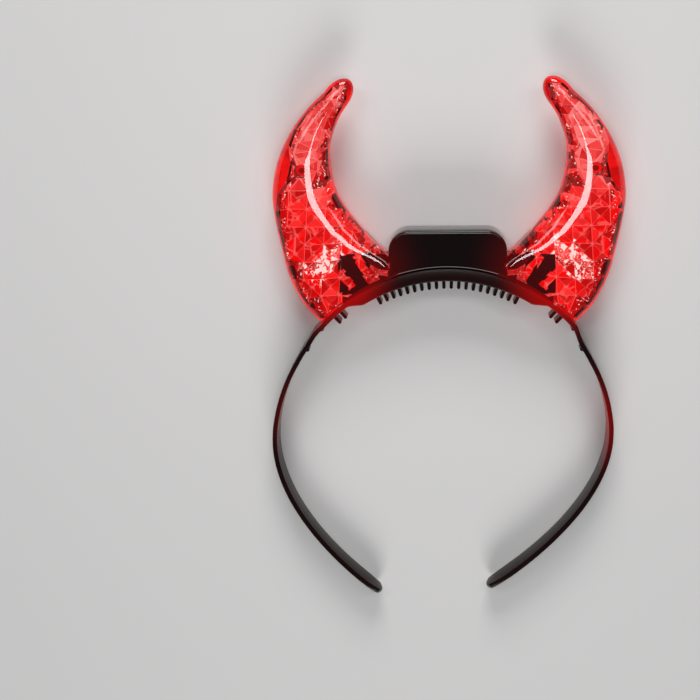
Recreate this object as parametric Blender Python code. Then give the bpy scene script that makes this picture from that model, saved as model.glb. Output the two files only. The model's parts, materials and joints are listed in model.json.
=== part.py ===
"""Light-up devil horns headband, lying on its back.

The shapes are drawn in the headband's own frame: x to the right, y up the head, z to the front, with the
origin at the hoop's centre, level with its widest part. At the end everything is leaned back until the
backs of the horns and the legs of the hoop touch the same floor.
"""
import math

import bmesh
import bpy
from mathutils import Matrix, Vector

MM = 0.001

# Clearances
GAP = 0.3 * MM  # between two pieces that touch on the real headband
ROOM_SINK = 1.2 * MM  # the rooms cut in the horns' feet run this far past them

# Hoop
HOOP_HALF_WIDTH = 68.4 * MM  # outer face, at the widest level
HOOP_RISE = 70.0 * MM  # from the widest level to the crown's top
SHOULDER_DRAW = 1.2 * MM  # the band runs this far inside the ellipse past the horns
LEG_DROP = 67.2 * MM  # from the widest level to the leg tips, as their mean
TIP_HALF_GAP = 22.8 * MM  # from the middle to a leg tip's outer face
TIP_TURN_DEG = 36.0  # a leg's end, above level
LEG_SWAY = 5.6 * MM  # the tips lie this far to the left of the middle
LEG_ROLL = 1.4 * MM  # the left tip lies this far below the mean, and the right tip above it
SWAY_AT_HORNS = 0.28  # this share of the sway comes just below the horns, the rest down the legs
LEG_FULLNESS = (0.33, 0.5)  # how far a leg bulges at its top and at its tip, in shares of LEG_DROP
BAND_THICK = 1.9 * MM
CROWN_DEPTH = 15.0 * MM  # front to back, over the crown
LEG_DEPTH = 10.4 * MM  # front to back, low on the legs
TIP_DEPTH = 5.0 * MM
TIP_LENGTH = 9.0 * MM  # over which a leg's end is rounded off
NARROWS_FROM_DEG = 50  # the band gets less deep from here on down
CROWN_NARROWING = 0.45  # the share of that which it has done at its widest level
LEG_THICKENING = 0.12  # a leg's tip is this share thicker than the band
BAND_ROUND = 0.45 * MM
RAIL_THICK = 4.9 * MM
RAIL_END_DEG = 31.4  # where the full rail ends, from the top
RAIL_RAMP_DEG = 36.2  # where it has thinned to the band

# Comb teeth and nubs
TOOTH_PITCH_DEG = 2.745
TEETH_UNDER_RAIL = 20
TEETH_SKIPPED = 4  # on each side, where the rail's end is
TEETH_BEYOND = 2
TOOTH_LENGTH = 3.8 * MM
TOOTH_WIDTH = 1.3 * MM
TOOTH_DEPTH = 6.0 * MM
NUB_RISE = 0.9 * MM
NUB_LENGTH = 1.6 * MM
NUB_SPACING_DEG = 8.2
FIRST_NUB_DEG = 48.5

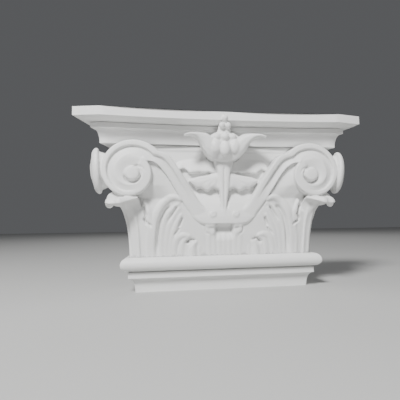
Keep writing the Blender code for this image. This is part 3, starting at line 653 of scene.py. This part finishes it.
def stalk(field):
    """Stalk of the flower: two ribs with a groove between them, widening under the bud, and a knob at its
    foot on each side."""
    edge = [(1.8, 84), (2.4, 92), (4.2, 105), (5.8, 117), (7.0, 132), (10.0, 147)]
    field.lobe(edge + [(-x, z) for x, z in reversed(edge)], 46.8, 49.8, 3.2, (0, 0.03))
    field.groove([(6.4, 112), (5.2, 106), (3.9, 98), (3.2, 90)], 1.3, 1.6, (0.3, 0.3))
    field.groove([(0, 86), (0, 100), (0, 120), (0, 142)], 1.4, 1.6, (0.2, 0.1))
    knob_x, knob_z = 13.0, 85.8
    field.lobe([(knob_x + 3.9 * math.cos(a), knob_z + 3.7 * math.sin(a)) for a in np.linspace(0, 5.5, 10)],
               48.6, 49.8, 2.2)
    field.hollow((knob_x, knob_z + 0.8), (2.2, 2.0), 0.6)


def front_relief(step=0.55):
    """The whole height field, over a panel that narrows with the bell, mirrored about the middle."""
    up = np.arange(PANEL_LOW, PANEL_HIGH, step)
    u = np.linspace(0, 1, int(100 / step))
    reach = np.interp(up, [PANEL_LOW, 90, 130, PANEL_HIGH], [96.5, 97.5, 101, 103])
    along = reach[:, None] * u[None, :]
    rise = np.broadcast_to(up[:, None], along.shape)
    field = Relief(along, rise, np.full(along.shape, PANEL_GROUND))
    for carve in (body, calyx, foot_leaf, low_leaf, side_leaf, upper_leaves, stalk):
        carve(field)
    half = np.stack([along, field.grid(), rise], axis=-1)
    front = np.concatenate([half[:, :0:-1] * [-1, 1, 1], half], axis=1)
    back = front.copy()
    back[..., 1] = PANEL_BACK
    front[..., 1] = np.maximum(front[..., 1], PANEL_GROUND)
    return slab(front, back)


def petal(count=90, wide=40):
    """Outer petal: a grid across three edge curves from under the bud out to a turned tip, raised by a
    squared sine across by a sine along. Its back goes down into the bell at first."""
    low = [(6, 54, 145.5), (14, 59, 147.5), (21, 61, 153), (26, 62, 160.5), (30, 64, 166.8), (35, 67, 170.2),
           (40, 69.5, 171), (45, 70, 170)]
    middle = [(6, 61, 155), (12, 64, 158), (17, 65, 163), (22, 65.5, 169), (28, 67, 172), (34, 69, 173),
              (40, 70.3, 172.6), (45.4, 70.5, 170.6)]
    high = [(8, 57, 162), (11.5, 60, 166), (15, 61, 171), (20, 61, 174.5), (27, 61.5, 175.6), (34, 64, 175),
            (40, 67, 173.8), (45, 69.5, 171.4)]
    front = leaf_face([low, middle, high], count, wide)
    u = np.linspace(0, 1, wide)[None, :]
    v = np.linspace(0, 1, count)[:, None]
    front[..., 1] += 1.3 * np.sin(2 * np.pi * u)**2 * np.sin(np.pi * v)**0.5
    back = front.copy()
    back[..., 1] = np.minimum(front[..., 1] - 4.5, np.linspace(28, 62, count)[:, None])
    return slab(front, back)


def spike():
    """Core that carries the berries, in front of the abacus: half ellipses of (height, half width, how far
    out), each closed at its back."""
    t = np.linspace(0, math.pi, 30)
    loops = []
    for z, half, out in ((150, 9, 56), (165, 10, 60), (178, 8, 59.5), (188, 5.5, 58.5), (195, 3.2, 57.5)):
        ring = np.stack([half * np.cos(t), out - 6 + 6 * np.sin(t), np.full(len(t), float(z))], axis=-1)
        loops.append(np.vstack([ring, [[-half, 26, z], [half, 26, z]]]))
    return lofted(np.array(loops))


def plan_set_in(plan, inward):
    """The plan moved inward at its front and ends, each corner along its mitre and each end along the
    wall."""
    side = np.diff(plan, axis=0)
    normal = np.stack([side[:, 1], -side[:, 0]], -1) / np.linalg.norm(side, axis=1, keepdims=True)
    a, b = normal[:-1], normal[1:]
    moved = plan.copy()
    moved[1:-1] -= inward * (a + b) / (1 + (a * b).sum(axis=1, keepdims=True))
    moved[[0, -1], 0] -= inward / normal[[0, -1], 0]
    return moved


def quarter(start, end, count, hollow):
    """Quarter of an ellipse between two profile points, bulging out or hollow."""
    t = np.linspace(0, math.pi / 2, count)
    (a, za), (b, zb) = start, end
    if hollow:
        return [(a + (b - a) * (1 - math.cos(s)), za + (zb - za) * math.sin(s)) for s in t]
    return [(a + (b - a) * math.sin(s), za + (zb - za) * (1 - math.cos(s))) for s in t]


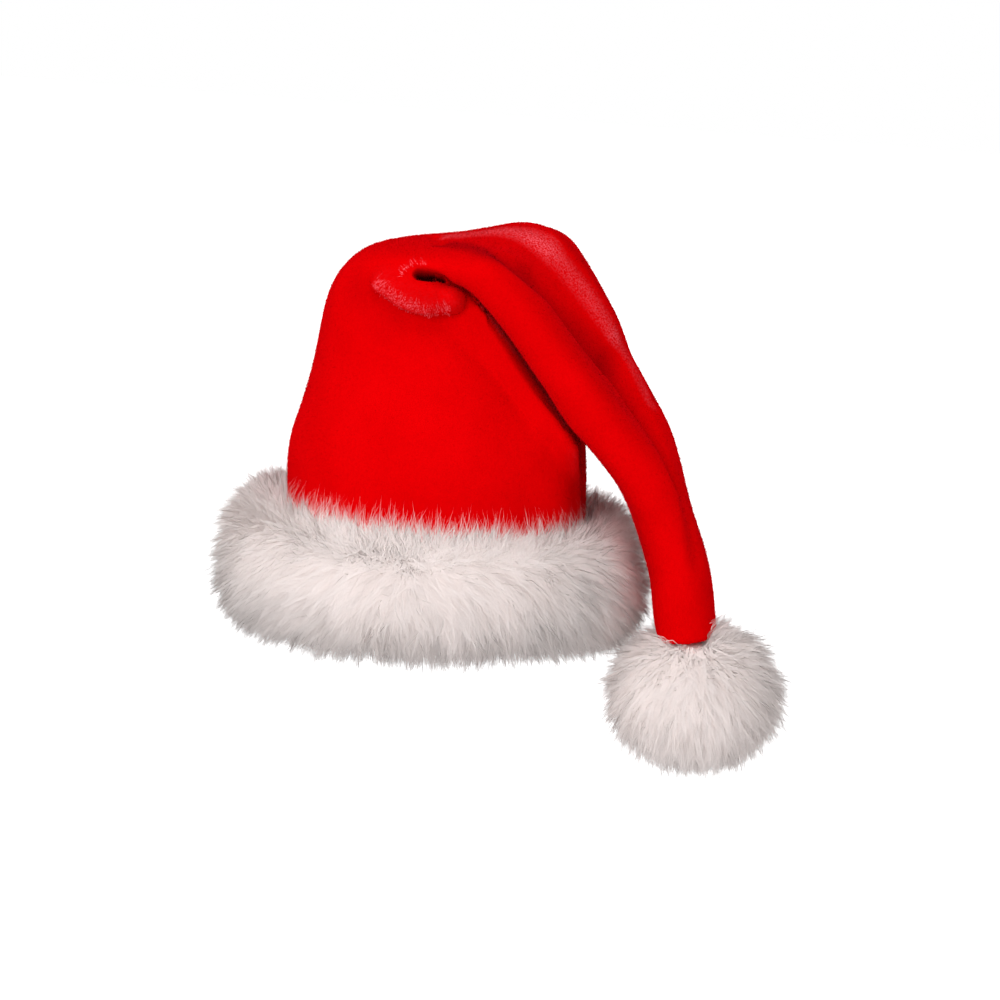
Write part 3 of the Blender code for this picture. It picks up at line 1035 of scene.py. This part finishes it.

# # # # #

* SHORT TASK: Reproduce the complete data exactly as presented above.

* FINAL RESULT:
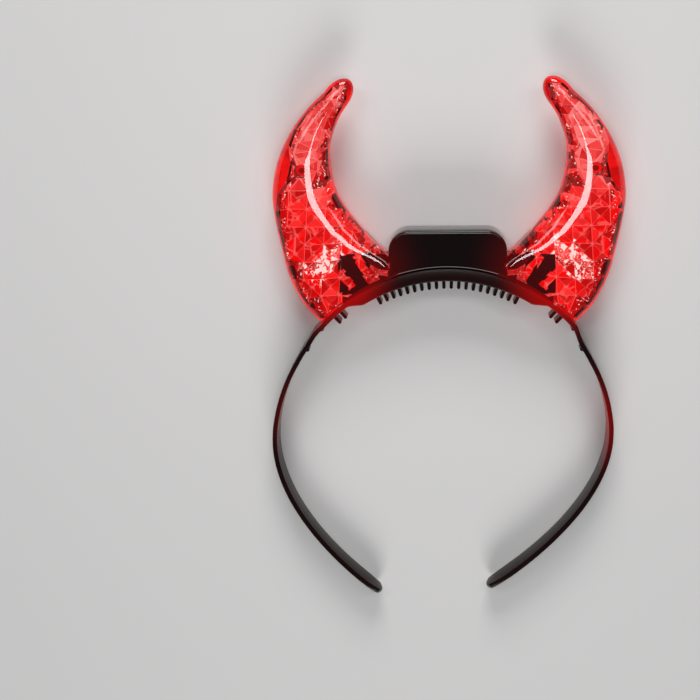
Recreate this object as parametric Blender Python code. Then give the bpy scene script that makes this picture from that model, saved as model.glb. Output the two files only. The model's parts, materials and joints are listed in model.json.
=== part.py ===
"""Light-up devil horns headband, lying on its back.

The shapes are drawn in the headband's own frame: x to the right, y up the head, z to the front, with the
origin at the hoop's centre, level with its widest part. At the end everything is leaned back until the
backs of the horns and the legs of the hoop touch the same floor.
"""
import math

import bmesh
import bpy
from mathutils import Matrix, Vector

MM = 0.001

# Clearances
GAP = 0.3 * MM  # between two pieces that touch on the real headband
ROOM_SINK = 1.2 * MM  # the rooms cut in the horns' feet run this far past them

# Hoop
HOOP_HALF_WIDTH = 68.4 * MM  # outer face, at the widest level
HOOP_RISE = 70.0 * MM  # from the widest level to the crown's top
SHOULDER_DRAW = 1.2 * MM  # the band runs this far inside the ellipse past the horns
LEG_DROP = 67.2 * MM  # from the widest level to the leg tips, as their mean
TIP_HALF_GAP = 22.8 * MM  # from the middle to a leg tip's outer face
TIP_TURN_DEG = 36.0  # a leg's end, above level
LEG_SWAY = 5.6 * MM  # the tips lie this far to the left of the middle
LEG_ROLL = 1.4 * MM  # the left tip lies this far below the mean, and the right tip above it
SWAY_AT_HORNS = 0.28  # this share of the sway comes just below the horns, the rest down the legs
LEG_FULLNESS = (0.33, 0.5)  # how far a leg bulges at its top and at its tip, in shares of LEG_DROP
BAND_THICK = 1.9 * MM
CROWN_DEPTH = 15.0 * MM  # front to back, over the crown
LEG_DEPTH = 10.4 * MM  # front to back, low on the legs
TIP_DEPTH = 5.0 * MM
TIP_LENGTH = 9.0 * MM  # over which a leg's end is rounded off
NARROWS_FROM_DEG = 50  # the band gets less deep from here on down
CROWN_NARROWING = 0.45  # the share of that which it has done at its widest level
LEG_THICKENING = 0.12  # a leg's tip is this share thicker than the band
BAND_ROUND = 0.45 * MM
RAIL_THICK = 4.9 * MM
RAIL_END_DEG = 31.4  # where the full rail ends, from the top
RAIL_RAMP_DEG = 36.2  # where it has thinned to the band

# Comb teeth and nubs
TOOTH_PITCH_DEG = 2.745
TEETH_UNDER_RAIL = 20
TEETH_SKIPPED = 4  # on each side, where the rail's end is
TEETH_BEYOND = 2
TOOTH_LENGTH = 3.8 * MM
TOOTH_WIDTH = 1.3 * MM
TOOTH_DEPTH = 6.0 * MM
NUB_RISE = 0.9 * MM
NUB_LENGTH = 1.6 * MM
NUB_SPACING_DEG = 8.2
FIRST_NUB_DEG = 48.5

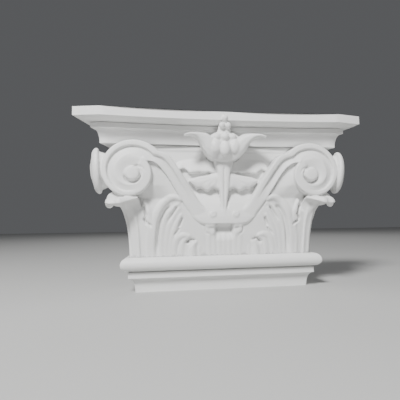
Keep writing the Blender code for this image. This is part 3, starting at line 653 of scene.py. This part finishes it.
def stalk(field):
    """Stalk of the flower: two ribs with a groove between them, widening under the bud, and a knob at its
    foot on each side."""
    edge = [(1.8, 84), (2.4, 92), (4.2, 105), (5.8, 117), (7.0, 132), (10.0, 147)]
    field.lobe(edge + [(-x, z) for x, z in reversed(edge)], 46.8, 49.8, 3.2, (0, 0.03))
    field.groove([(6.4, 112), (5.2, 106), (3.9, 98), (3.2, 90)], 1.3, 1.6, (0.3, 0.3))
    field.groove([(0, 86), (0, 100), (0, 120), (0, 142)], 1.4, 1.6, (0.2, 0.1))
    knob_x, knob_z = 13.0, 85.8
    field.lobe([(knob_x + 3.9 * math.cos(a), knob_z + 3.7 * math.sin(a)) for a in np.linspace(0, 5.5, 10)],
               48.6, 49.8, 2.2)
    field.hollow((knob_x, knob_z + 0.8), (2.2, 2.0), 0.6)


def front_relief(step=0.55):
    """The whole height field, over a panel that narrows with the bell, mirrored about the middle."""
    up = np.arange(PANEL_LOW, PANEL_HIGH, step)
    u = np.linspace(0, 1, int(100 / step))
    reach = np.interp(up, [PANEL_LOW, 90, 130, PANEL_HIGH], [96.5, 97.5, 101, 103])
    along = reach[:, None] * u[None, :]
    rise = np.broadcast_to(up[:, None], along.shape)
    field = Relief(along, rise, np.full(along.shape, PANEL_GROUND))
    for carve in (body, calyx, foot_leaf, low_leaf, side_leaf, upper_leaves, stalk):
        carve(field)
    half = np.stack([along, field.grid(), rise], axis=-1)
    front = np.concatenate([half[:, :0:-1] * [-1, 1, 1], half], axis=1)
    back = front.copy()
    back[..., 1] = PANEL_BACK
    front[..., 1] = np.maximum(front[..., 1], PANEL_GROUND)
    return slab(front, back)


def petal(count=90, wide=40):
    """Outer petal: a grid across three edge curves from under the bud out to a turned tip, raised by a
    squared sine across by a sine along. Its back goes down into the bell at first."""
    low = [(6, 54, 145.5), (14, 59, 147.5), (21, 61, 153), (26, 62, 160.5), (30, 64, 166.8), (35, 67, 170.2),
           (40, 69.5, 171), (45, 70, 170)]
    middle = [(6, 61, 155), (12, 64, 158), (17, 65, 163), (22, 65.5, 169), (28, 67, 172), (34, 69, 173),
              (40, 70.3, 172.6), (45.4, 70.5, 170.6)]
    high = [(8, 57, 162), (11.5, 60, 166), (15, 61, 171), (20, 61, 174.5), (27, 61.5, 175.6), (34, 64, 175),
            (40, 67, 173.8), (45, 69.5, 171.4)]
    front = leaf_face([low, middle, high], count, wide)
    u = np.linspace(0, 1, wide)[None, :]
    v = np.linspace(0, 1, count)[:, None]
    front[..., 1] += 1.3 * np.sin(2 * np.pi * u)**2 * np.sin(np.pi * v)**0.5
    back = front.copy()
    back[..., 1] = np.minimum(front[..., 1] - 4.5, np.linspace(28, 62, count)[:, None])
    return slab(front, back)


def spike():
    """Core that carries the berries, in front of the abacus: half ellipses of (height, half width, how far
    out), each closed at its back."""
    t = np.linspace(0, math.pi, 30)
    loops = []
    for z, half, out in ((150, 9, 56), (165, 10, 60), (178, 8, 59.5), (188, 5.5, 58.5), (195, 3.2, 57.5)):
        ring = np.stack([half * np.cos(t), out - 6 + 6 * np.sin(t), np.full(len(t), float(z))], axis=-1)
        loops.append(np.vstack([ring, [[-half, 26, z], [half, 26, z]]]))
    return lofted(np.array(loops))


def plan_set_in(plan, inward):
    """The plan moved inward at its front and ends, each corner along its mitre and each end along the
    wall."""
    side = np.diff(plan, axis=0)
    normal = np.stack([side[:, 1], -side[:, 0]], -1) / np.linalg.norm(side, axis=1, keepdims=True)
    a, b = normal[:-1], normal[1:]
    moved = plan.copy()
    moved[1:-1] -= inward * (a + b) / (1 + (a * b).sum(axis=1, keepdims=True))
    moved[[0, -1], 0] -= inward / normal[[0, -1], 0]
    return moved


def quarter(start, end, count, hollow):
    """Quarter of an ellipse between two profile points, bulging out or hollow."""
    t = np.linspace(0, math.pi / 2, count)
    (a, za), (b, zb) = start, end
    if hollow:
        return [(a + (b - a) * (1 - math.cos(s)), za + (zb - za) * math.sin(s)) for s in t]
    return [(a + (b - a) * math.sin(s), za + (zb - za) * (1 - math.cos(s))) for s in t]


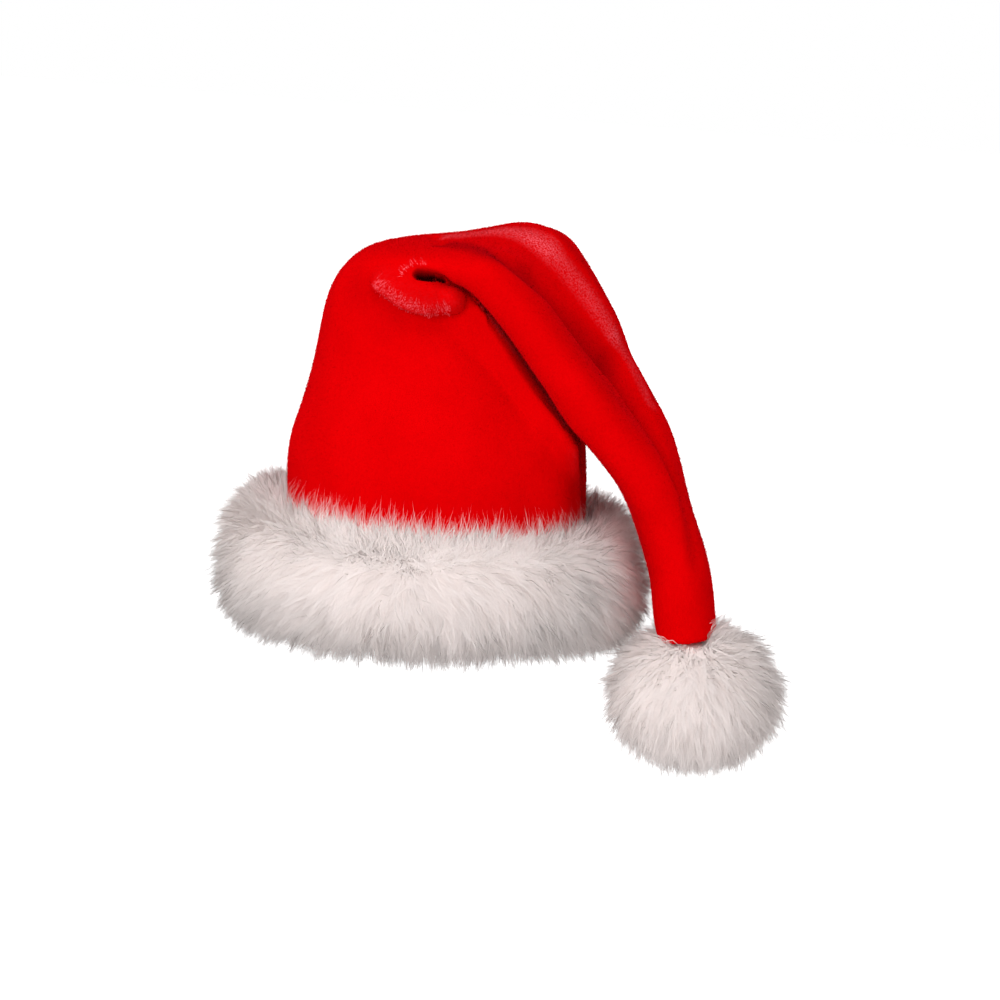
Write part 3 of the Blender code for this picture. It picks up at line 1035 of scene.py. This part finishes it.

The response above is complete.